# How to get a job after years of unemployment.



## Tatiplum (Oct 5, 2018)

Hi all, 

I am having great difficulty trying to secure a job, I have been looking for over 2.5 years which is coming up to 3 years now. I am with a job active service/ provider and they have not helped me find a job. I sift through thousands of jobs to be able to apply for 1 or 2 jobs. 

I have only ever had two interviews and both times I have been rejected. I do not know what to do because it is depressing looking for work. I have probably applied for over 500 jobs with no response or " sorry you do not fit the criteria. Good luck with your job searching."

I have talked to my job provider about the difficulty that I am having but they just seem to ignore the question and say they will call me if they have an opportunity come up but then weeks go by without hearing from them. 

I apply through multiple different websites, I even go to the companies website and apply through there. I am someone who suffers from anxiety and has difficulty going out and handing my resume in face to face.

I am fed up with people telling me that I will find a job and that I have to keep looking. I am tired spending my entire day at my computer looking for work. I am fed up with the fact that my job provider is not doing anything to help me find work but will help everyone else. 


I have even tried making sure my resume was as good as it can be by getting other people to have a look at it and they have all said the same thing, that it looks fine. I just am always asking myself, "what am I doing wrong?", "why will no one employ me?", "what do they have that I do not?", "Why have so many certificates, if no one will employ me?". 


I get so frustrated because when I read what they are looking for, it is like I do not have that kind of experience because I am only 20 years of age.


I also have been looking for volunteer work as well and nothing comes up there either. 

At the moment I am looking for something I am able to do, eg. Admin work, retail- kmart, target, coles etc.


----------



## Mish (Jan 13, 2013)

What kind of experience do you have any what jobs have you been applying for?

Have a look at your resume and make sure it is Australianised and that you have things that are relevant to the job you are applying to. So for example you might be applying for an IT job and have IT experience along with retail experience, only put the IT experience in detail on the resume (just list the retail experience).

You say you are looking for administrative roles - do you have any experience in admin roles or have you done any courses in administration? Generally it is hard to get administration roles without either experience or a certificate. Also administration is really hard because everyone is doing it.

Target etc from what I know they tend to like to hire younger ones because they pay them less. My cousin worked at target when she was younger and they only gave her the minimum hours once she turned 19. You could always try McDonald's as they have 24 hour drive through (or they do where I live) and there is a minimum age limit for those that can work the night shift, so maybe you might have a shot here.

You could also try aged care as from what I have heard a lot of people get a job from the place they do their work experience.

Good-luck and I hope that something comes your way soon!


----------



## Island Girl (Mar 31, 2014)

My suggestion is to contact and/or visit a community services provider. 

If you live in Sydney, you could contact SydWest Multicultural Services or Settlement Services International (SSI).
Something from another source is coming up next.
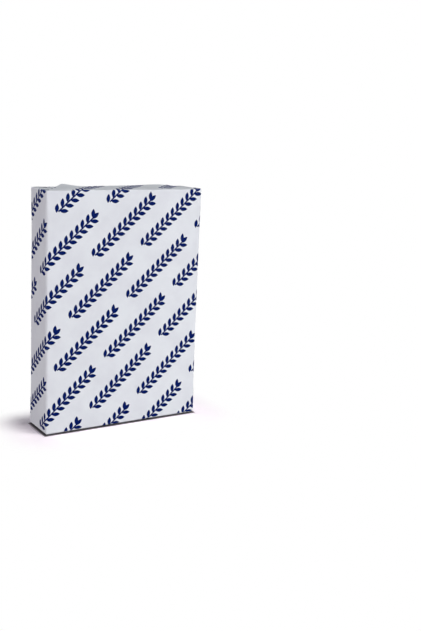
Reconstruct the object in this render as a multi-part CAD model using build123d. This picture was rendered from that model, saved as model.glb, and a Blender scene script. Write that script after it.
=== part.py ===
"""A wrapped ream of A4 office paper, standing on one of its short folded ends.

Millimetres, +Z up. The origin is the middle of the bounding box, at the base.
X runs across the sheets, Z runs along them, and the front face looks along -Y.
The sealed wrapper hides the sheets, so the pack is one solid.
"""

from build123d import *
import os

# The stack of sheets, standing on its short side
SHEET_WIDTH = 210.0
SHEET_LENGTH = 297.0
THICKNESS_AT_TOP = 47.5
THICKNESS_AT_BASE = 52.0  # upright sheets settle and fan out towards the base

# The wrapper, folded round the stack like an envelope
PLY = 0.12  # one thickness of the wrapping paper
LONG_EDGE_RADIUS = 3.0
END_EDGE_RADIUS = 1.5
FLAP_DEPTH = 33.0  # from a flap's fold to its free edge
TOP_FLAP_LIFT = 2.5  # how far the top flap's free edge springs up
SEAM_WIDTH = 20.0  # the glued overlap that runs down the back
SEAM_OFFSET = 32.0  # from the middle of the back to the middle of the overlap

# Plies over the sheets at each end
TUCK_PLIES = 1  # the narrow sides, folded in first
UNDER_FLAP_PLIES = 2  # the back flap and the corner gussets folded under it
OUTER_FLAP_PLIES = 2  # the front flap and its gussets, glued over the back flap

WIDTH = SHEET_WIDTH + 2 * PLY
END_BUILD_UP = (TUCK_PLIES + UNDER_FLAP_PLIES + OUTER_FLAP_PLIES) * PLY
HEIGHT = SHEET_LENGTH + 2 * END_BUILD_UP
DEPTH_AT_TOP = THICKNESS_AT_TOP + 2 * PLY
DEPTH_AT_BASE = THICKNESS_AT_BASE + 2 * PLY

# The overlap is one ply proud of the back, so it counts in the bounding box
DEEPEST = max(DEPTH_AT_TOP, DEPTH_AT_BASE) + PLY
FRONT_Y = -DEEPEST / 2
BACK_Y_AT_TOP = FRONT_Y + DEPTH_AT_TOP
BACK_Y_AT_BASE = FRONT_Y + DEPTH_AT_BASE


def extrude_across(outline, width, middle_x=0.0):
    """Extrude an outline given as (y, z) points along X, centred on middle_x."""
    points = [(0.0, y, z) for y, z in outline]
    face = make_face(Polyline(*points, close=True))
    return Pos(middle_x - width / 2, 0, 0) * extrude(face, amount=width, dir=(1, 0, 0))


def packed_block():
    """The whole pack before its folds: upright front, leaning back, soft edges."""
    side_view = [
        (FRONT_Y, 0.0),
        (BACK_Y_AT_BASE, 0.0),
        (BACK_Y_AT_TOP, HEIGHT),
        (FRONT_Y, HEIGHT),
    ]
    block = extrude_across(side_view, WIDTH)
    lowest = block.edges().group_by(Axis.Z)[0]
    highest = block.edges().group_by(Axis.Z)[-1]
    along_the_sheets = block.edges() - lowest - highest
    block = fillet(along_the_sheets, LONG_EDGE_RADIUS)
    lowest = block.edges().group_by(Axis.Z)[0]
    highest = block.edges().group_by(Axis.Z)[-1]
    return fillet(lowest + highest, END_EDGE_RADIUS)


def flap_prism(fold_y, inward, foot_z, height):
    """A flap's outline, with 45 degree sides from the corners of its fold."""
    free_edge_y = fold_y + inward * FLAP_DEPTH
    half_fold = WIDTH / 2
    half_free_edge = half_fold - FLAP_DEPTH
    corners = [
        (-half_fold, fold_y, foot_z),
        (half_fold, fold_y, foot_z),
        (half_free_edge, free_edge_y, foot_z),
        (-half_free_edge, free_edge_y, foot_z),
    ]
    outline = make_face(Polyline(*corners, close=True))
    return extrude(outline, amount=height, dir=(0, 0, 1))


def end_slab(foot_z, height):
    """A slab over the whole end, wider than the pack."""
    slab = Box(2 * WIDTH, 2 * DEEPEST, height, align=(Align.CENTER, Align.CENTER, Align.MIN))
    return Pos(0, 0, foot_z) * slab


def step_folds(block, back_y, outer_z, direction):
    """Step one end down from the outer flap to the back flap and to the tucks.

    outer_z is the outer flap's face, and direction is +1 at the top, -1 at the base.
    """
    outer_step = OUTER_FLAP_PLIES * PLY
    both_steps = outer_step + UNDER_FLAP_PLIES * PLY
    for step, shows_back_flap in ((outer_step, False), (both_steps, True)):
        foot_z = min(outer_z, outer_z - direction * step)
        bare = end_slab(foot_z, step)
        bare -= flap_prism(FRONT_Y, 1, foot_z, step)
        if shows_back_flap:
            bare -= flap_prism(back_y, -1, foot_z, step)
        block -= bare
    return block


def sprung_top_flap():
    """The top flap's wedge, from nothing at the fold to its lifted free edge."""
    free_edge_y = FRONT_Y + FLAP_DEPTH
    rise_starts_y = FRONT_Y + END_EDGE_RADIUS
    face_z = HEIGHT
    foot_z = face_z - PLY
    side_view = [
        (rise_starts_y, foot_z),
        (free_edge_y, foot_z),
        (free_edge_y, face_z + TOP_FLAP_LIFT),
        (rise_starts_y, face_z),
    ]
    wedge = extrude_across(side_view, WIDTH)
    return wedge & flap_prism(FRONT_Y, 1, foot_z, PLY + TOP_FLAP_LIFT)


def back_seam():
    """The overlap of the wrapper's two long edges, one ply proud of the back."""
    lean = (BACK_Y_AT_TOP - BACK_Y_AT_BASE) / HEIGHT

    def back_y(z):
        return BACK_Y_AT_BASE + lean * z

    foot_z = END_EDGE_RADIUS + END_BUILD_UP
    head_z = HEIGHT - foot_z
    side_view = [
        (back_y(foot_z) - PLY, foot_z),
        (back_y(foot_z) + PLY, foot_z),
        (back_y(head_z) + PLY, head_z),
        (back_y(head_z) - PLY, head_z),
    ]
    return extrude_across(side_view, SEAM_WIDTH, SEAM_OFFSET)


def wrapped_ream():
    ream = packed_block()
    ream = step_folds(ream, BACK_Y_AT_TOP, HEIGHT, 1)
    ream = step_folds(ream, BACK_Y_AT_BASE, 0.0, -1)
    ream += sprung_top_flap()
    ream += back_seam()
    return ream


os.makedirs("parts", exist_ok=True)
export_step(wrapped_ream(), "parts/wrapped_ream.step")
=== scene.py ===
import math

import bpy
import numpy as np
from mathutils import Matrix, Vector, noise


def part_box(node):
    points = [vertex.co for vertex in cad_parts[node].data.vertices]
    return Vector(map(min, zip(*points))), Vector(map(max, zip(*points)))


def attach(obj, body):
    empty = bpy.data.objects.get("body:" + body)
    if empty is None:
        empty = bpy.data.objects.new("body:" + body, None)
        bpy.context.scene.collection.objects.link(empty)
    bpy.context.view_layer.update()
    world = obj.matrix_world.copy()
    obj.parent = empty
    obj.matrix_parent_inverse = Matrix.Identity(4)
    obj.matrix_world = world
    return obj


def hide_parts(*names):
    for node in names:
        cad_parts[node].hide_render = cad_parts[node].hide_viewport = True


# A wrapped ream of A4 paper: one printed sheet of wrapping paper, folded round
# the stack, glued down the back and closed at both ends like an envelope.
# Metres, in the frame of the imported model: X across, front face towards -Y, Z up.

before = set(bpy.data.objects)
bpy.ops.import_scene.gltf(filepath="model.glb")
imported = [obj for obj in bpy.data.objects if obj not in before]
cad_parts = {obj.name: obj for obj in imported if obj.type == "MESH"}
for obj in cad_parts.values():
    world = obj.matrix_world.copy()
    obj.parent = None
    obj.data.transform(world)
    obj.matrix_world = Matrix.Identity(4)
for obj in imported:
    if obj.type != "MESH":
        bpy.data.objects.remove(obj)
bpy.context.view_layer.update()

MM = 0.001
NODE = "wrapped_ream"
node_low, node_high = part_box(NODE)

# The folded pack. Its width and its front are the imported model's, and its depth at
# either end is the same as there.
WIDTH = node_high.x - node_low.x
LEFT_X = node_low.x
FRONT_Y = node_low.y
DEPTH_AT_BASE = 52.24 * MM
DEPTH_AT_TOP = 47.74 * MM
BASE_FOLD_Z = 1.7 * MM
TOP_FOLD_Z = 297.9 * MM
FACE_HEIGHT = TOP_FOLD_Z - BASE_FOLD_Z
FLAP_DEPTH = 33 * MM
PAPER = 0.1 * MM
LONG_EDGE_RADIUS = 3.2 * MM
LONG_EDGE_RADIUS_AT_ENDS = 1.2 * MM
TOP_FOLD_RADIUS = 1.2 * MM
BASE_FOLD_RADIUS = 1.8 * MM
INSIDE_FOLD = 0.15 * MM  # how far inside a flap's fold the layers under it lie
RADIUS_EASE = 22 * MM  # from an end to where the long edges have their full radius

# Over each end's fold line: the level of the tucks, the back flap and the front flap,
# and the gap between a flap and the corner gusset doubled under it
TOP_LEVELS = (0.15 * MM, 0.5 * MM, 0.95 * MM)
BASE_LEVELS = (0.5 * MM, 1.05 * MM, 1.6 * MM)
TOP_PLY_GAP = 0.3 * MM
BASE_PLY_GAP = 0.12 * MM

# From a fold to where a layer has risen to its own level
TUCK_EASE = 5 * MM
FLAP_EASE = 6 * MM
GUSSET_EASE = 7 * MM
CREASE_EASE = 3 * MM

# The top flap's free edge: how far it stands up all along, and its further rises,
# each with its height, its middle from the left face and its reach to either side
FREE_EDGE_LIFT = 0.9 * MM
EDGE_RISES = ((3.3 * MM, 29 * MM, 19 * MM), (1.5 * MM, 158 * MM, 28 * MM))
FLAP_BEND = 1.5  # the power of the rise from the fold to the free edge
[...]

They would recommend you to a potential employer or they would advise you to sign up for a course. Should you sign up for a course that requires work placement i.e. Certificate IV in Community Services or Certificate IV in Ageing Support or Certificate IV in Disability or Diploma in Early Childhood Education and Care, excel in the work placement and assessments. Subsequently, you would have a great chance of getting hired at the same work placement organisation.

At any rate, two of my work colleagues were recommended by SydWest Multicultural Services. 

I sincerely wish you all the best!


----------